What this task involves -> Return only the lines running from the line with "Write part 2" down to the line with "inputs: Socket name", both included, exactly as they appear.

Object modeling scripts
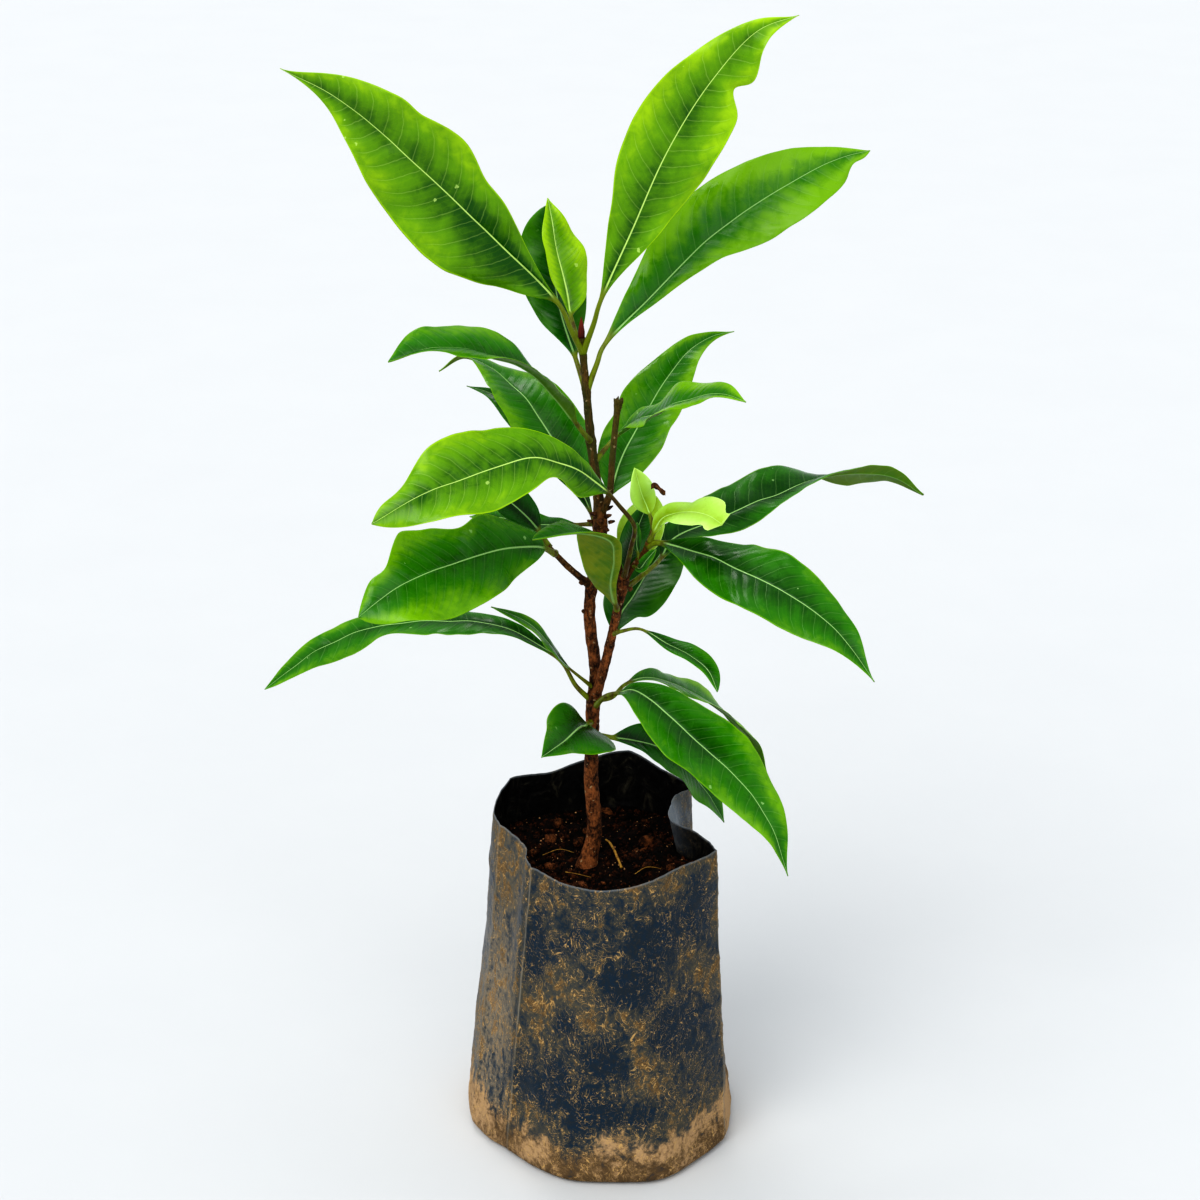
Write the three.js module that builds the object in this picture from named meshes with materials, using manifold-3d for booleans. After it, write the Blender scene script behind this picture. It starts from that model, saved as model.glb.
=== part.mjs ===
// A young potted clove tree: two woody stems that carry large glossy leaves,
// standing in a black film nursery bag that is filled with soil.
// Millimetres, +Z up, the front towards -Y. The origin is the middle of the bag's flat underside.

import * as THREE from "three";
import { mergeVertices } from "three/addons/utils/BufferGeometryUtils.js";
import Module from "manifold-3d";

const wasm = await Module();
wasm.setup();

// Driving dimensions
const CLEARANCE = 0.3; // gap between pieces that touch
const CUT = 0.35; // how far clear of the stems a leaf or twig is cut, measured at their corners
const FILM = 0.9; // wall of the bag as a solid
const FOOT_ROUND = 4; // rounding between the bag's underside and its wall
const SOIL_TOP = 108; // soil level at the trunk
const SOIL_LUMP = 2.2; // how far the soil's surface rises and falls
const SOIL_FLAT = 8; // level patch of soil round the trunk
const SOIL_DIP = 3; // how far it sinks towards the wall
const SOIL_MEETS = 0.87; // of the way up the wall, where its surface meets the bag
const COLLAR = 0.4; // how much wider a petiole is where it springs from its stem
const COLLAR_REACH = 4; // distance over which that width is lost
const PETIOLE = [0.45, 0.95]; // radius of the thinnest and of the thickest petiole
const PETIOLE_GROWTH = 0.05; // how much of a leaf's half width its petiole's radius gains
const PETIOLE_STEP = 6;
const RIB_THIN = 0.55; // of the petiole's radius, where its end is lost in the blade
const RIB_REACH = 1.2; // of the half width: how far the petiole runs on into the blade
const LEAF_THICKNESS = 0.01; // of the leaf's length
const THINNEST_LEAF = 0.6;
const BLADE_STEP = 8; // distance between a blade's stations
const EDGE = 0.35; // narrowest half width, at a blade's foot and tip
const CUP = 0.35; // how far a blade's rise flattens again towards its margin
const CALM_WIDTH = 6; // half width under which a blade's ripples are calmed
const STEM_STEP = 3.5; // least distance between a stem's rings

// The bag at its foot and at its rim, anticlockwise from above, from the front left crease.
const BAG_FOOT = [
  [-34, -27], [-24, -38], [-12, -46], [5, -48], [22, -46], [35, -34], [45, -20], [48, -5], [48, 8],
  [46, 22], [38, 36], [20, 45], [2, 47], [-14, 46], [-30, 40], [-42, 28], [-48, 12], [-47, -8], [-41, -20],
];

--

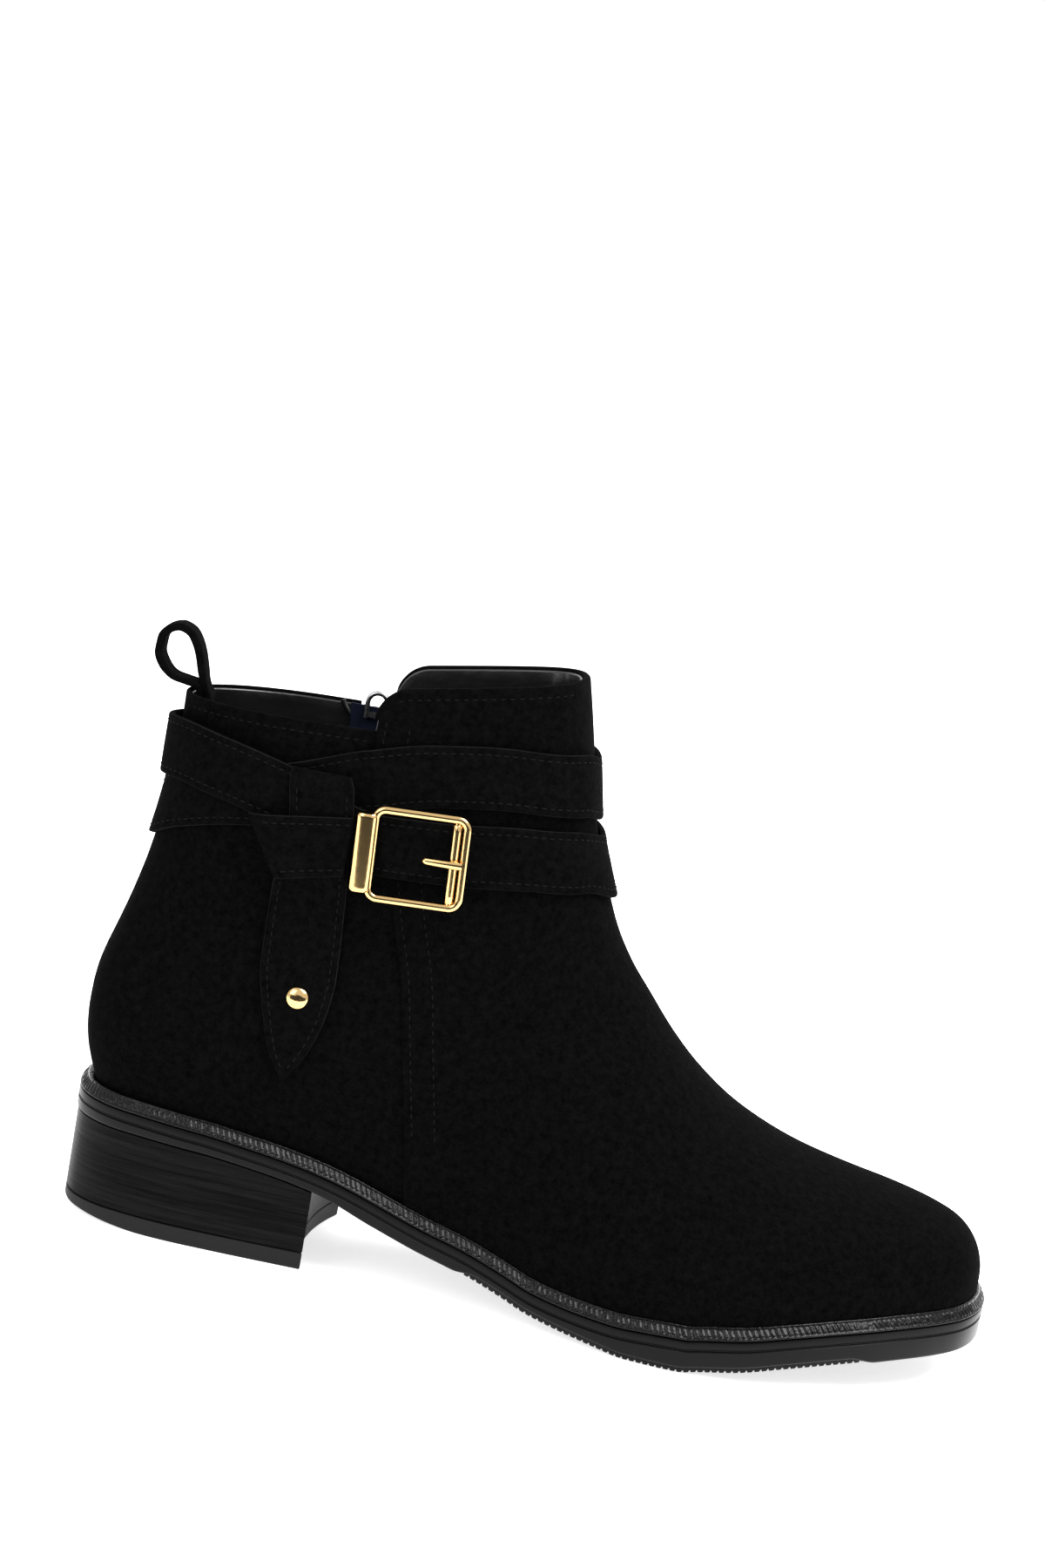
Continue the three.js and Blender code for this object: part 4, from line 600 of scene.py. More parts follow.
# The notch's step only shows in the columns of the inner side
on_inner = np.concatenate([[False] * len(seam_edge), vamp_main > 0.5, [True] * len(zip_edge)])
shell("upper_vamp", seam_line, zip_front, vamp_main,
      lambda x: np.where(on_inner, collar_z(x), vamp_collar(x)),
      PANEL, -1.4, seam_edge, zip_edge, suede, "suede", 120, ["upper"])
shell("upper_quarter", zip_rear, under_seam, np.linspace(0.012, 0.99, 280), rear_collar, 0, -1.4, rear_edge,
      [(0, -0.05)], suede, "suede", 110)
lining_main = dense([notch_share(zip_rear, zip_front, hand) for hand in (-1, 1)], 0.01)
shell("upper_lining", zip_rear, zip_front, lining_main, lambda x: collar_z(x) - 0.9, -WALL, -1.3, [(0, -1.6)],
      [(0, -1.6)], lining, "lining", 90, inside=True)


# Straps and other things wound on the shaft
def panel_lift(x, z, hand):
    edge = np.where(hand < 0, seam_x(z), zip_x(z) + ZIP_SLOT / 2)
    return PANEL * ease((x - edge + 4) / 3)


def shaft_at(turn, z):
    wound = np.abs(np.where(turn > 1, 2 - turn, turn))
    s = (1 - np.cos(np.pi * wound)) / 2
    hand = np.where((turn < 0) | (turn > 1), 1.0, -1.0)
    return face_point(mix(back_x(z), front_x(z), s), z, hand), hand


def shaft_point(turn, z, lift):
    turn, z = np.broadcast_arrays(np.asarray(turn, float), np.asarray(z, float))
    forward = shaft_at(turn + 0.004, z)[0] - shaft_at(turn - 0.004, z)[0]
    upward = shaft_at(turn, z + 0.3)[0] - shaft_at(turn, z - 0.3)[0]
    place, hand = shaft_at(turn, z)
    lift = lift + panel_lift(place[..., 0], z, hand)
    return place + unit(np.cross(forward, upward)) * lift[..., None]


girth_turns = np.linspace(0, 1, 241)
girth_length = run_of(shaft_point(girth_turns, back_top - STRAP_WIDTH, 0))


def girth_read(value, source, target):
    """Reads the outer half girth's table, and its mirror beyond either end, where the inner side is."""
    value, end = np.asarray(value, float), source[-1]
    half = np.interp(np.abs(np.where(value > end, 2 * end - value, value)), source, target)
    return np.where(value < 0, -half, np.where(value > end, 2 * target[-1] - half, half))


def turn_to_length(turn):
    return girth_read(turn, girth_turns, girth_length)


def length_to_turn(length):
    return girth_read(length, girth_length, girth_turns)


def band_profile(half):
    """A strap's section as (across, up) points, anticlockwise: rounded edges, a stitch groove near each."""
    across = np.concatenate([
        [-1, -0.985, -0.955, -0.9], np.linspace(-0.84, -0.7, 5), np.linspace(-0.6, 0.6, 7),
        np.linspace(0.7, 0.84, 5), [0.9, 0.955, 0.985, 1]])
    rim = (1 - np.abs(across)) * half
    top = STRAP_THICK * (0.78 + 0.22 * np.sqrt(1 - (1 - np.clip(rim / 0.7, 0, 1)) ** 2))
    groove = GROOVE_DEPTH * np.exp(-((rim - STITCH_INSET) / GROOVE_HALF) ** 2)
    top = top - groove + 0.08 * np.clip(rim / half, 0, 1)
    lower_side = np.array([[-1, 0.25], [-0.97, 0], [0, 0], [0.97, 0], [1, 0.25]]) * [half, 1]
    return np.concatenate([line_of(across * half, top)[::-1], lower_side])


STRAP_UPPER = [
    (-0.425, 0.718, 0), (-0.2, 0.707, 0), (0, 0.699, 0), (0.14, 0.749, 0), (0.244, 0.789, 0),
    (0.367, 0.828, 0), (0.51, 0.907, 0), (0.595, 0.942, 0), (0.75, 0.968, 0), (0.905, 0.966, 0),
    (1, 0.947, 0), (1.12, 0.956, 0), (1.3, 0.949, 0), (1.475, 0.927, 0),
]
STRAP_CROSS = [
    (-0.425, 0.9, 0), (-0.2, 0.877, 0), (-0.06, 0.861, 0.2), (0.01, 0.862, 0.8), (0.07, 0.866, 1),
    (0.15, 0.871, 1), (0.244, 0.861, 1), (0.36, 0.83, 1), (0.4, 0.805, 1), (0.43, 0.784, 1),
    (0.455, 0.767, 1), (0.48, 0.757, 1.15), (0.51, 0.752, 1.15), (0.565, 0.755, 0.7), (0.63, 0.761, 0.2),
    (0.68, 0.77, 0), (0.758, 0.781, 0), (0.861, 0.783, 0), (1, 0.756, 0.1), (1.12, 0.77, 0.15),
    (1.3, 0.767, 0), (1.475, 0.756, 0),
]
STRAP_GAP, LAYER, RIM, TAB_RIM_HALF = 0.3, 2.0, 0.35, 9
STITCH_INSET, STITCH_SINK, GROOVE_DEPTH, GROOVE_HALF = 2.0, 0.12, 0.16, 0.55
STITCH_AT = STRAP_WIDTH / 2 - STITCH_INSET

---

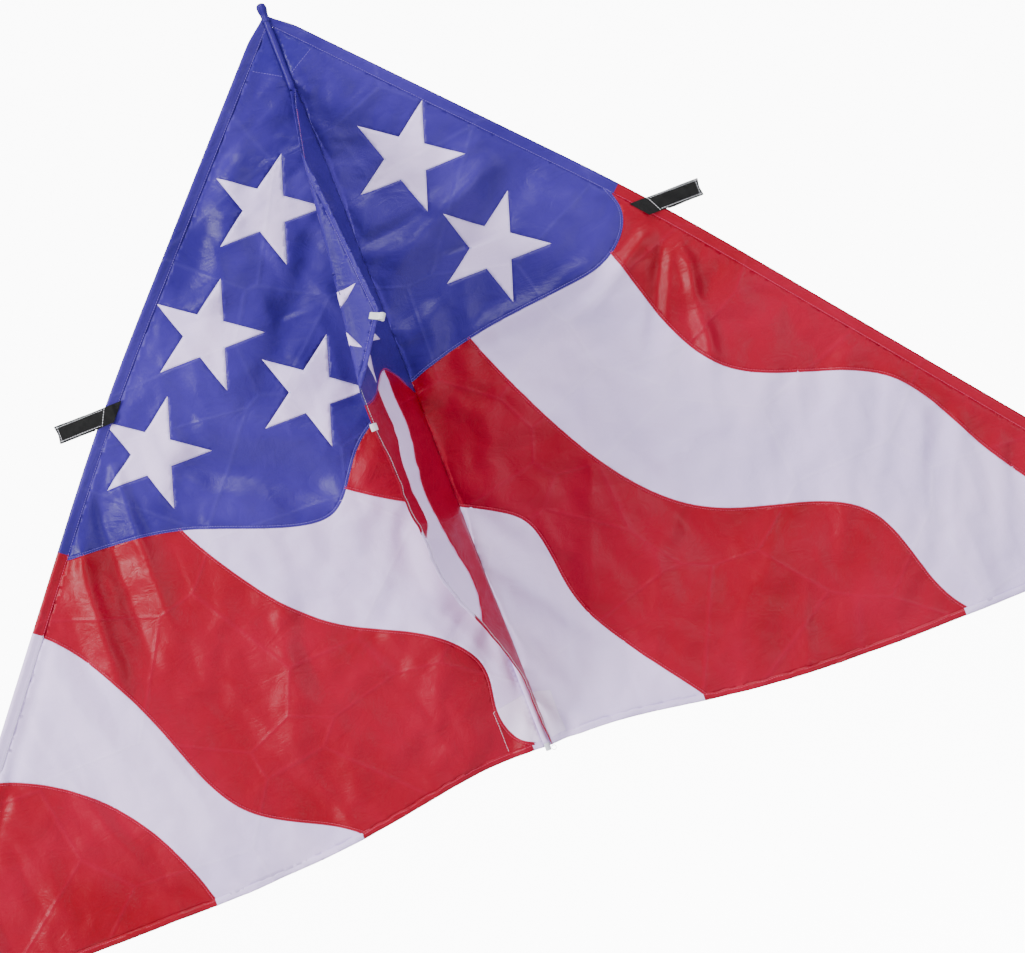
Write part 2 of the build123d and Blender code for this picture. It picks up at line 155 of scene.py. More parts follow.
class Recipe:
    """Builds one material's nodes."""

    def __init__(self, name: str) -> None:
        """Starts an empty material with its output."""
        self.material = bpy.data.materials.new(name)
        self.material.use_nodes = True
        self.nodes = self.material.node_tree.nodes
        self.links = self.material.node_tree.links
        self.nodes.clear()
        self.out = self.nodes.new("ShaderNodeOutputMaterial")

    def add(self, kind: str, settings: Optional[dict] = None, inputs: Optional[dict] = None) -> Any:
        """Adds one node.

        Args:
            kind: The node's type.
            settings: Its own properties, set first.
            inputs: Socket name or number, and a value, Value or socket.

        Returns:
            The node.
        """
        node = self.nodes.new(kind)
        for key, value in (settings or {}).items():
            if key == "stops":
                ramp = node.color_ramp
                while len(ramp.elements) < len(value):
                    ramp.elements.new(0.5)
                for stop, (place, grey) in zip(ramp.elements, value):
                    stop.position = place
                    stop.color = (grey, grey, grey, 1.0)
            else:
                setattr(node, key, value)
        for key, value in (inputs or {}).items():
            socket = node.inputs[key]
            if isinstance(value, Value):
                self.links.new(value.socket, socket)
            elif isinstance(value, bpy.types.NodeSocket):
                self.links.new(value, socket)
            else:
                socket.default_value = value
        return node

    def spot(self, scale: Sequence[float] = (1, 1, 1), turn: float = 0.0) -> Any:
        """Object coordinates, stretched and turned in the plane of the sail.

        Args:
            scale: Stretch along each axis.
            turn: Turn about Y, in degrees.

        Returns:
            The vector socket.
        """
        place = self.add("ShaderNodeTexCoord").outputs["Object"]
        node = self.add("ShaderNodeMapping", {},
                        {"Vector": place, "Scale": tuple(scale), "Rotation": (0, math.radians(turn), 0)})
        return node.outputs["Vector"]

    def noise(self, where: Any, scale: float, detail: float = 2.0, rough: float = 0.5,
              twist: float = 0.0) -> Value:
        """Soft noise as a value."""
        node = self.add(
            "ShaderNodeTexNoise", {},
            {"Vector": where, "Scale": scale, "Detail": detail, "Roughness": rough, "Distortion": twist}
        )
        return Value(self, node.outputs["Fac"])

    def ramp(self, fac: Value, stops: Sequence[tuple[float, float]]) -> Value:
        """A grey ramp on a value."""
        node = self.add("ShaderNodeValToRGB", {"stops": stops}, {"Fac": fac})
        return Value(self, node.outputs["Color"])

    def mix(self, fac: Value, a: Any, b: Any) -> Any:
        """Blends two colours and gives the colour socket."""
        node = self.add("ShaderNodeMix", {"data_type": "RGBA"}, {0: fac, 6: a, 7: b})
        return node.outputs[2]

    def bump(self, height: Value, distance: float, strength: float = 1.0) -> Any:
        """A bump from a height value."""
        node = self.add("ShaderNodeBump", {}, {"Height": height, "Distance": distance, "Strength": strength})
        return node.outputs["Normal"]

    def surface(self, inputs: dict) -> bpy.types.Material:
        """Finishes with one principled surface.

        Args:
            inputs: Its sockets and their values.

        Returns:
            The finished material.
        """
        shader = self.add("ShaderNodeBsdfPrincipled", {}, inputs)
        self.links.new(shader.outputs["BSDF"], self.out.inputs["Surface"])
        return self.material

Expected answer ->
Write part 2 of the build123d and Blender code for this picture. It picks up at line 155 of scene.py. More parts follow.
class Recipe:
    """Builds one material's nodes."""

    def __init__(self, name: str) -> None:
        """Starts an empty material with its output."""
        self.material = bpy.data.materials.new(name)
        self.material.use_nodes = True
        self.nodes = self.material.node_tree.nodes
        self.links = self.material.node_tree.links
        self.nodes.clear()
        self.out = self.nodes.new("ShaderNodeOutputMaterial")

    def add(self, kind: str, settings: Optional[dict] = None, inputs: Optional[dict] = None) -> Any:
        """Adds one node.

        Args:
            kind: The node's type.
            settings: Its own properties, set first.
            inputs: Socket name or number, and a value, Value or socket.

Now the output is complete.